• [EXERCISE INSTRUCTIONS]: All of the data below must be repeated exactly.

** start DATA SUPPLIED **

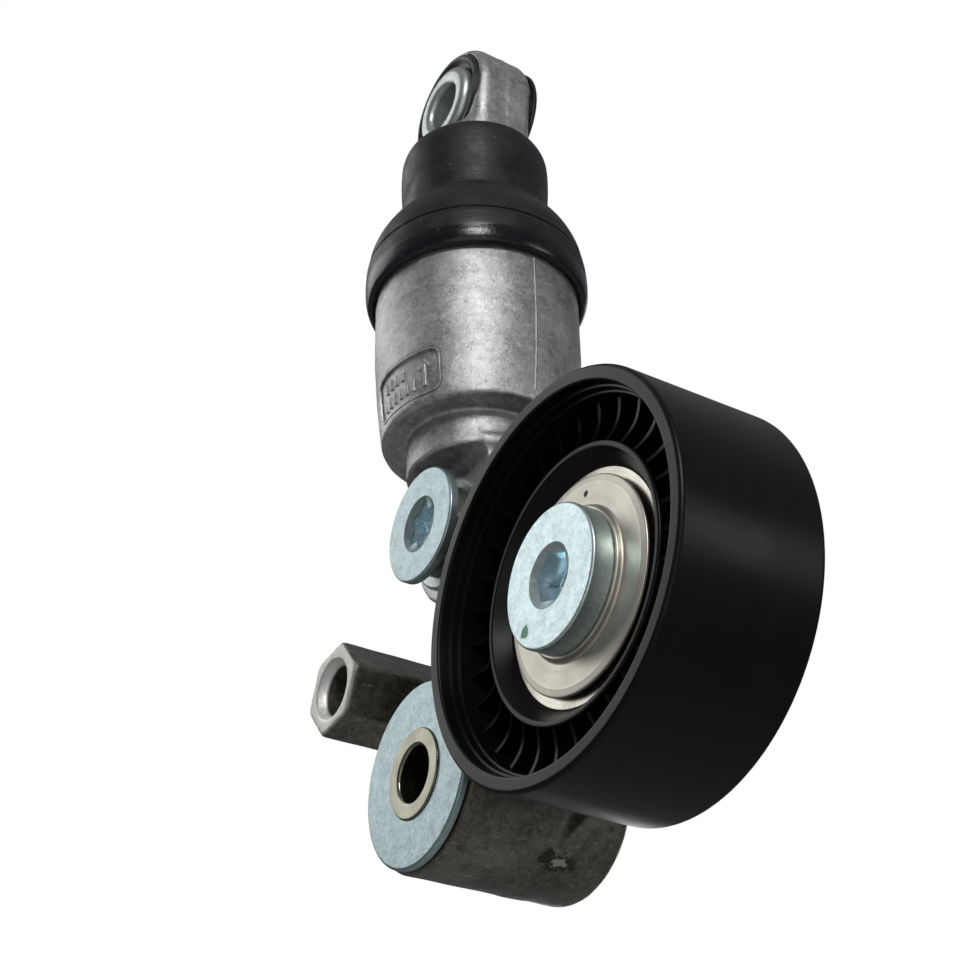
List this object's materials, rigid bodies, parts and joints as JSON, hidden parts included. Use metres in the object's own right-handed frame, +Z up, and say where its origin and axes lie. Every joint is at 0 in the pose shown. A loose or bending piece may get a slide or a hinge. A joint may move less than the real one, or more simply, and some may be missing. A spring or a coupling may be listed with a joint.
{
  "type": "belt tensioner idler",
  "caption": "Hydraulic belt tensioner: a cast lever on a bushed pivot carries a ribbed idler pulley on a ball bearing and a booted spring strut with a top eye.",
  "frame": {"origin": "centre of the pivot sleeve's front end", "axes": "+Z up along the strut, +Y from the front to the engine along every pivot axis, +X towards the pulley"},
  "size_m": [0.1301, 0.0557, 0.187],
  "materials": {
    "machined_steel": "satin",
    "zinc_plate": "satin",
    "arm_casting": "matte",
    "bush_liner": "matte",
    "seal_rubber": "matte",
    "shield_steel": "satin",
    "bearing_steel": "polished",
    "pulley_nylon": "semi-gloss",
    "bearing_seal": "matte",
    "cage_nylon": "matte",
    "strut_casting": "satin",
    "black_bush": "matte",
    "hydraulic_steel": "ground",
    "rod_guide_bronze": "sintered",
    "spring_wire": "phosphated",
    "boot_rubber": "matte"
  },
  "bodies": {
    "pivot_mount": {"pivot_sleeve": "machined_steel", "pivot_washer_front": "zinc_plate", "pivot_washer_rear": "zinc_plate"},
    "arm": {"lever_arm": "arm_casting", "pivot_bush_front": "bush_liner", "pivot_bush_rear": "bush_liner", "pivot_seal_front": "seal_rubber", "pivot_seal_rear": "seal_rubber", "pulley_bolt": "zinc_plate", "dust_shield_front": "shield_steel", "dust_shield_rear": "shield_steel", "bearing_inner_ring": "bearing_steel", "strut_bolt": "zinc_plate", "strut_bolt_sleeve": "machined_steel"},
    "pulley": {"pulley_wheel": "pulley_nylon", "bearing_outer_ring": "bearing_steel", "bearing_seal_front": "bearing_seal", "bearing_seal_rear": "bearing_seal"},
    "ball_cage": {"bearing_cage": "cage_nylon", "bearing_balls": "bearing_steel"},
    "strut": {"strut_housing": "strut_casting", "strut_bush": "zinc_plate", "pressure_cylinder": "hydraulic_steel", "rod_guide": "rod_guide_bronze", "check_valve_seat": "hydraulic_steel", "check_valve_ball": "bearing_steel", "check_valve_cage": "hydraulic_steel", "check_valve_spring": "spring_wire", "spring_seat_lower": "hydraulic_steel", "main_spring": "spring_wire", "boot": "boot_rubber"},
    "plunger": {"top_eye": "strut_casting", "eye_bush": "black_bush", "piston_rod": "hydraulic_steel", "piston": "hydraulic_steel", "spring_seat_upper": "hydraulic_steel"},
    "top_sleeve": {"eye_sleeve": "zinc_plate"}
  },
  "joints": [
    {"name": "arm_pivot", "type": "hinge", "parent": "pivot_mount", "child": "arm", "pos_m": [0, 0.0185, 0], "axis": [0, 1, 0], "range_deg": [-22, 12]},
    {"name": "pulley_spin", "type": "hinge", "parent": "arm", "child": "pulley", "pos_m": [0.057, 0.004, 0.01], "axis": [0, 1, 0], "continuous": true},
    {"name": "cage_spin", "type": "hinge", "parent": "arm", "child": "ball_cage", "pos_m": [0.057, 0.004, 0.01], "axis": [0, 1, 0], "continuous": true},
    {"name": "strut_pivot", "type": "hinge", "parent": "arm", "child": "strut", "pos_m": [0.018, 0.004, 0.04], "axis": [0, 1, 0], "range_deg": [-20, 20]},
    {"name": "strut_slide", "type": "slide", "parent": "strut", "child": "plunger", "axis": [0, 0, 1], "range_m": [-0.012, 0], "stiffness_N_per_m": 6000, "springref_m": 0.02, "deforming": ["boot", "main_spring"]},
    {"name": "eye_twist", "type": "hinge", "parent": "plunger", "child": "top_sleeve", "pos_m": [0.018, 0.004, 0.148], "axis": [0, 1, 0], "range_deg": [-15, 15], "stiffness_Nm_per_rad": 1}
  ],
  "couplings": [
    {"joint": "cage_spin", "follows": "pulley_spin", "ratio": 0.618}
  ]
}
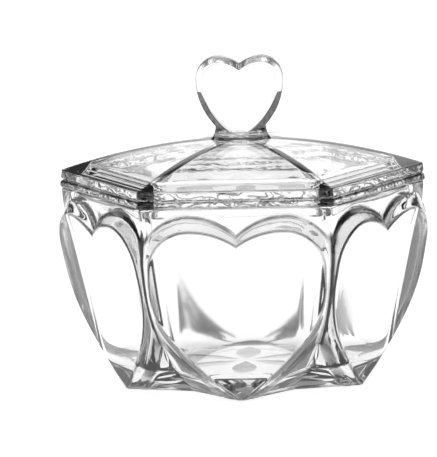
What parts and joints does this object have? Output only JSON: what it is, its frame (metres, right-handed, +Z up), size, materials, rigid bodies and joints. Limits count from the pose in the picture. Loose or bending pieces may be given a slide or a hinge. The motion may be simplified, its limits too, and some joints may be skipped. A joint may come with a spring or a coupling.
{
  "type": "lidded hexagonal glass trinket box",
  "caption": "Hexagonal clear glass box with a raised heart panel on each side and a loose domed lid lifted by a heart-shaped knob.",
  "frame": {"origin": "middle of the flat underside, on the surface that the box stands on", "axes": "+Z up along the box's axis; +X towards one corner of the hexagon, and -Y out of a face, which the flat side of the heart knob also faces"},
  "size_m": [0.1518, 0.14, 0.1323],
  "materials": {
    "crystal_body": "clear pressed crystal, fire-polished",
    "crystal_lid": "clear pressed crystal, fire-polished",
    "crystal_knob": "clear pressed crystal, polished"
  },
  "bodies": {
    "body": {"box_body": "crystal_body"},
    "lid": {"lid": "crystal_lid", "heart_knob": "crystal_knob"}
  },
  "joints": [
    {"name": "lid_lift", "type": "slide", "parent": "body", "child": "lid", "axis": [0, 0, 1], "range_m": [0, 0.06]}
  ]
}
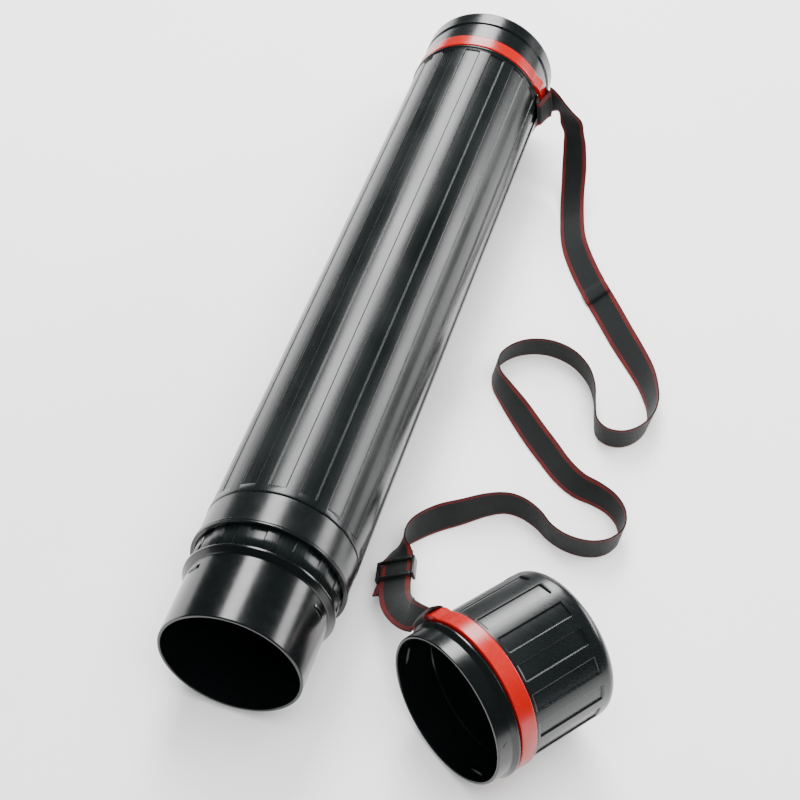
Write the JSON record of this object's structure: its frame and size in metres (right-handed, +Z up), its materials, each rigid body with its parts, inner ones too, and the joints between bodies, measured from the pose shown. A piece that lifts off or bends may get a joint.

** end DATA SUPPLIED **

• [EXERCISE ANSWER]:
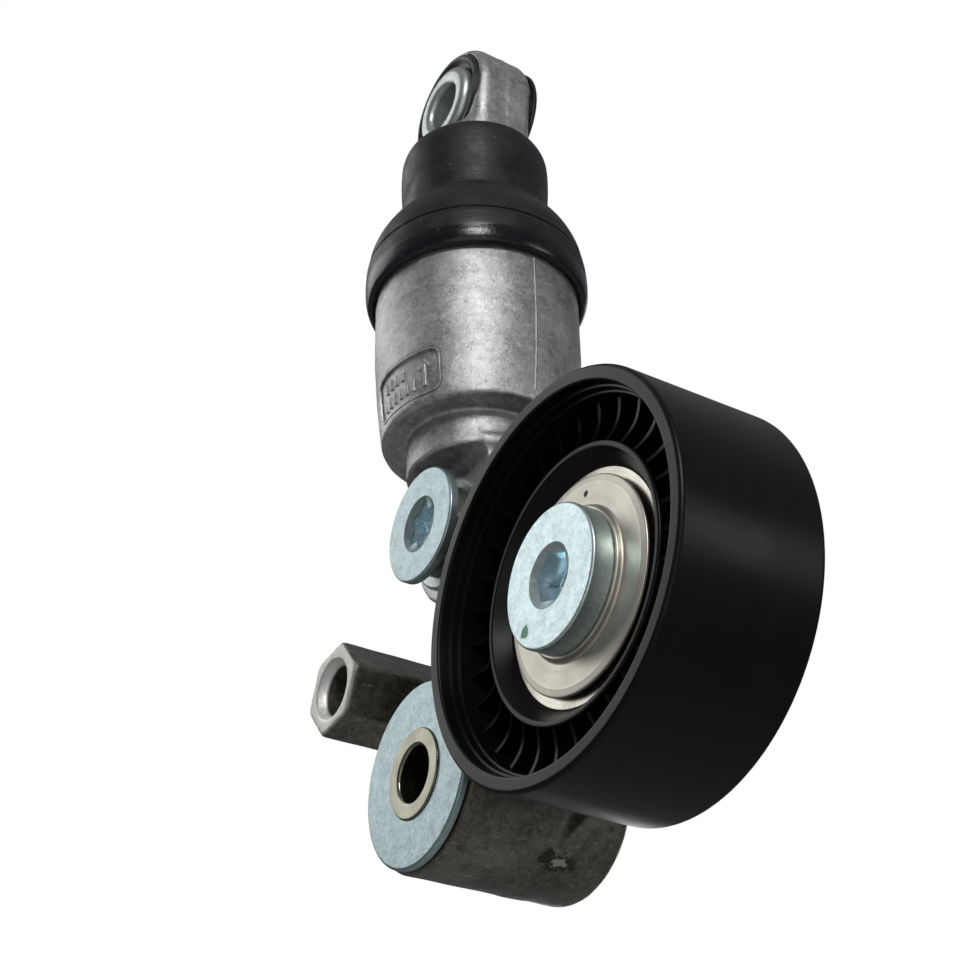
List this object's materials, rigid bodies, parts and joints as JSON, hidden parts included. Use metres in the object's own right-handed frame, +Z up, and say where its origin and axes lie. Every joint is at 0 in the pose shown. A loose or bending piece may get a slide or a hinge. A joint may move less than the real one, or more simply, and some may be missing. A spring or a coupling may be listed with a joint.
{
  "type": "belt tensioner idler",
  "caption": "Hydraulic belt tensioner: a cast lever on a bushed pivot carries a ribbed idler pulley on a ball bearing and a booted spring strut with a top eye.",
  "frame": {"origin": "centre of the pivot sleeve's front end", "axes": "+Z up along the strut, +Y from the front to the engine along every pivot axis, +X towards the pulley"},
  "size_m": [0.1301, 0.0557, 0.187],
  "materials": {
    "machined_steel": "satin",
    "zinc_plate": "satin",
    "arm_casting": "matte",
    "bush_liner": "matte",
    "seal_rubber": "matte",
    "shield_steel": "satin",
    "bearing_steel": "polished",
    "pulley_nylon": "semi-gloss",
    "bearing_seal": "matte",
    "cage_nylon": "matte",
    "strut_casting": "satin",
    "black_bush": "matte",
    "hydraulic_steel": "ground",
    "rod_guide_bronze": "sintered",
    "spring_wire": "phosphated",
    "boot_rubber": "matte"
  },
  "bodies": {
    "pivot_mount": {"pivot_sleeve": "machined_steel", "pivot_washer_front": "zinc_plate", "pivot_washer_rear": "zinc_plate"},
    "arm": {"lever_arm": "arm_casting", "pivot_bush_front": "bush_liner", "pivot_bush_rear": "bush_liner", "pivot_seal_front": "seal_rubber", "pivot_seal_rear": "seal_rubber", "pulley_bolt": "zinc_plate", "dust_shield_front": "shield_steel", "dust_shield_rear": "shield_steel", "bearing_inner_ring": "bearing_steel", "strut_bolt": "zinc_plate", "strut_bolt_sleeve": "machined_steel"},
    "pulley": {"pulley_wheel": "pulley_nylon", "bearing_outer_ring": "bearing_steel", "bearing_seal_front": "bearing_seal", "bearing_seal_rear": "bearing_seal"},
    "ball_cage": {"bearing_cage": "cage_nylon", "bearing_balls": "bearing_steel"},
    "strut": {"strut_housing": "strut_casting", "strut_bush": "zinc_plate", "pressure_cylinder": "hydraulic_steel", "rod_guide": "rod_guide_bronze", "check_valve_seat": "hydraulic_steel", "check_valve_ball": "bearing_steel", "check_valve_cage": "hydraulic_steel", "check_valve_spring": "spring_wire", "spring_seat_lower": "hydraulic_steel", "main_spring": "spring_wire", "boot": "boot_rubber"},
    "plunger": {"top_eye": "strut_casting", "eye_bush": "black_bush", "piston_rod": "hydraulic_steel", "piston": "hydraulic_steel", "spring_seat_upper": "hydraulic_steel"},
    "top_sleeve": {"eye_sleeve": "zinc_plate"}
  },
  "joints": [
    {"name": "arm_pivot", "type": "hinge", "parent": "pivot_mount", "child": "arm", "pos_m": [0, 0.0185, 0], "axis": [0, 1, 0], "range_deg": [-22, 12]},
    {"name": "pulley_spin", "type": "hinge", "parent": "arm", "child": "pulley", "pos_m": [0.057, 0.004, 0.01], "axis": [0, 1, 0], "continuous": true},
    {"name": "cage_spin", "type": "hinge", "parent": "arm", "child": "ball_cage", "pos_m": [0.057, 0.004, 0.01], "axis": [0, 1, 0], "continuous": true},
    {"name": "strut_pivot", "type": "hinge", "parent": "arm", "child": "strut", "pos_m": [0.018, 0.004, 0.04], "axis": [0, 1, 0], "range_deg": [-20, 20]},
    {"name": "strut_slide", "type": "slide", "parent": "strut", "child": "plunger", "axis": [0, 0, 1], "range_m": [-0.012, 0], "stiffness_N_per_m": 6000, "springref_m": 0.02, "deforming": ["boot", "main_spring"]},
    {"name": "eye_twist", "type": "hinge", "parent": "plunger", "child": "top_sleeve", "pos_m": [0.018, 0.004, 0.148], "axis": [0, 1, 0], "range_deg": [-15, 15], "stiffness_Nm_per_rad": 1}
  ],
  "couplings": [
    {"joint": "cage_spin", "follows": "pulley_spin", "ratio": 0.618}
  ]
}
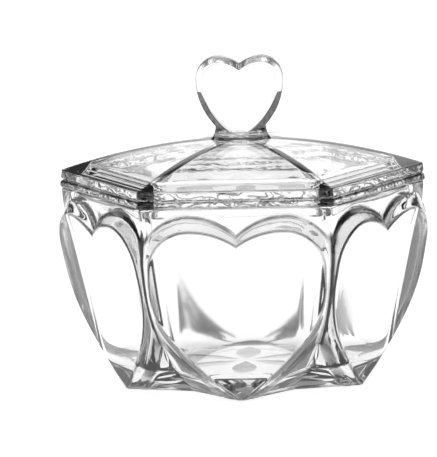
What parts and joints does this object have? Output only JSON: what it is, its frame (metres, right-handed, +Z up), size, materials, rigid bodies and joints. Limits count from the pose in the picture. Loose or bending pieces may be given a slide or a hinge. The motion may be simplified, its limits too, and some joints may be skipped. A joint may come with a spring or a coupling.
{
  "type": "lidded hexagonal glass trinket box",
  "caption": "Hexagonal clear glass box with a raised heart panel on each side and a loose domed lid lifted by a heart-shaped knob.",
  "frame": {"origin": "middle of the flat underside, on the surface that the box stands on", "axes": "+Z up along the box's axis; +X towards one corner of the hexagon, and -Y out of a face, which the flat side of the heart knob also faces"},
  "size_m": [0.1518, 0.14, 0.1323],
  "materials": {
    "crystal_body": "clear pressed crystal, fire-polished",
    "crystal_lid": "clear pressed crystal, fire-polished",
    "crystal_knob": "clear pressed crystal, polished"
  },
  "bodies": {
    "body": {"box_body": "crystal_body"},
    "lid": {"lid": "crystal_lid", "heart_knob": "crystal_knob"}
  },
  "joints": [
    {"name": "lid_lift", "type": "slide", "parent": "body", "child": "lid", "axis": [0, 0, 1], "range_m": [0, 0.06]}
  ]
}
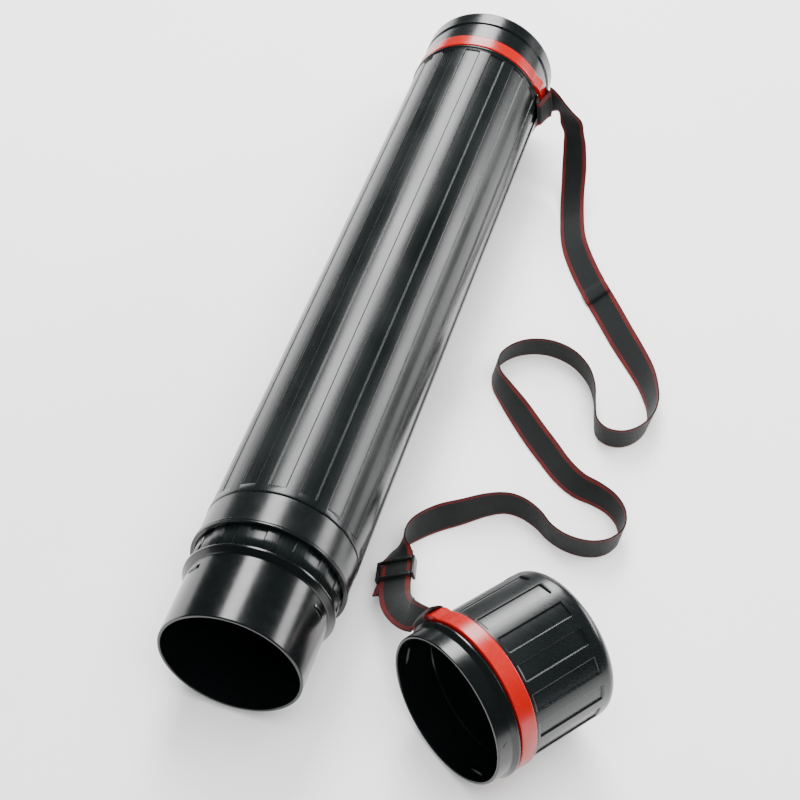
Write the JSON record of this object's structure: its frame and size in metres (right-handed, +Z up), its materials, each rigid body with its parts, inner ones too, and the joints between bodies, measured from the pose shown. A piece that lifts off or bends may get a joint.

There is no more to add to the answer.